Boy it sure was nice to get the camper out of storage and be able to go inside it and dream about camping!! Kind of hard to dream about nice warm camping weather when it was 8 degrees this morning and still about a foot of snow on the ground







It sure was nice to tow it again though









I will keep you posted on the progress.
David.


----------



## vdub (Jun 19, 2004)

Well, we aren't dreaming of camping. Next weekend we are going to Lolo Hot Springs right on the Idaho/Montana border on US 12. No snow, but temps in teens at night. Should be a good test. Hope we don't have any caving problems. None indicated so far. Our warranty runs out in 2 months. I guess I could take a real close look at the rig when we get to Las Vegas in 2 weeks, then make a decision as to whether I should pulll the rig back. If it looks ok, then we intend to leave the 5 at Las Vegas for 3 months and come back solo. We'll pick it back up in Jun and head on to Pasadena, then up to Seattle, and finally home.


----------



## RCColby (Oct 12, 2004)

I took mine in to the dealer for some other minor repairs when I got back from my 6 week south trip last week and they said that they had not heard nothing of this problem. I showed them some printed copies and pictures off this webstring and they said they would check it out. I was not able to get a tall ladder and look at it myself before I took it in so don't know if there are any large "dimples". I'll let you know what the dealer says when I pick it up next week.
Bob


----------



## Armand_C (Feb 24, 2005)

Thanks to this forum I just looked at mine yesterday. It is new and we have not used it yet. Ours is only depressed in at the corners above the marker lights. Dang this informative forum!!! What happens if I just leave it there? Do you think it's a big deal if I leave it until the end of the next season? It's just that with our maiden voyage and spring just around the corner, I don't want my trailer in the shop for weeks or months. I want to use it as much as I can.


----------



## johnp (Mar 15, 2004)

Hi
When I was at the RV show a few weeks ago I made it a point to look up at the roof. On the right side where the roof meets the fiberglass it looked like someone took a bat to it







. The salesman thought I was looking at the profile and I told him I was looking at the dent in the roof. His reply was they're all like that. I said so that makes it ok then he walked away







.

John


----------



## RLW7302 (Feb 27, 2005)

I just found this thread ... looks like it's been going on for a while.
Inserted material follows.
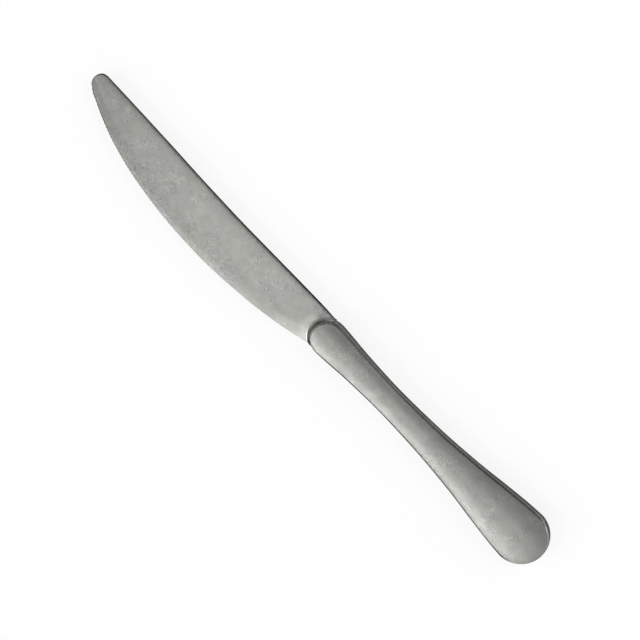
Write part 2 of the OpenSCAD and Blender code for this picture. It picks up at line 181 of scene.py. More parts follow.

We have a similar dimple in our 28FRLS. Found it on first day after we got home.







We notified the dealer, and had them look at it when we brought the camper in for some other warranty work. They told us that there was no structural integrity problems, and no leaks. They said it just appeared to be an issued from when Keystone rolled out the fiberglass.









From reading this thread, Keystone obviously has a bigger problem than my one unit. I'm going to call my dealer again, and point out this thread to them.


----------



## c_rad91 (Feb 18, 2005)

I talked to my dealer the other day. He is supposed to be getting me in touch with their factory rep to discuss this problem. Mine hasn't been built yet so hopefully they do something to prevent it from happening. I'll keep you posted.


----------



## Frisbee1969 (Feb 28, 2005)

Now this has got me wondering if we are all crazy. I inspected mine after reading this thread. Yes, it does appear that there is some deformity going on there just above the running lights. There also appears to be somewhat of a hump between the dimples. Along the edge of the top at the dimples, there is a large glob of sealer on both sides. It looks to me as if the dealer did some inspecting of this area. The sealant job just doesn't look "factory" to me. Then again, the "hump" looks sort of natural. As if it was designed that way and the dimples are just a by product of raising the center. A lipstck camera would tell volumes as to the distortion that occurs in flat plate surfaces while being forced against the wind.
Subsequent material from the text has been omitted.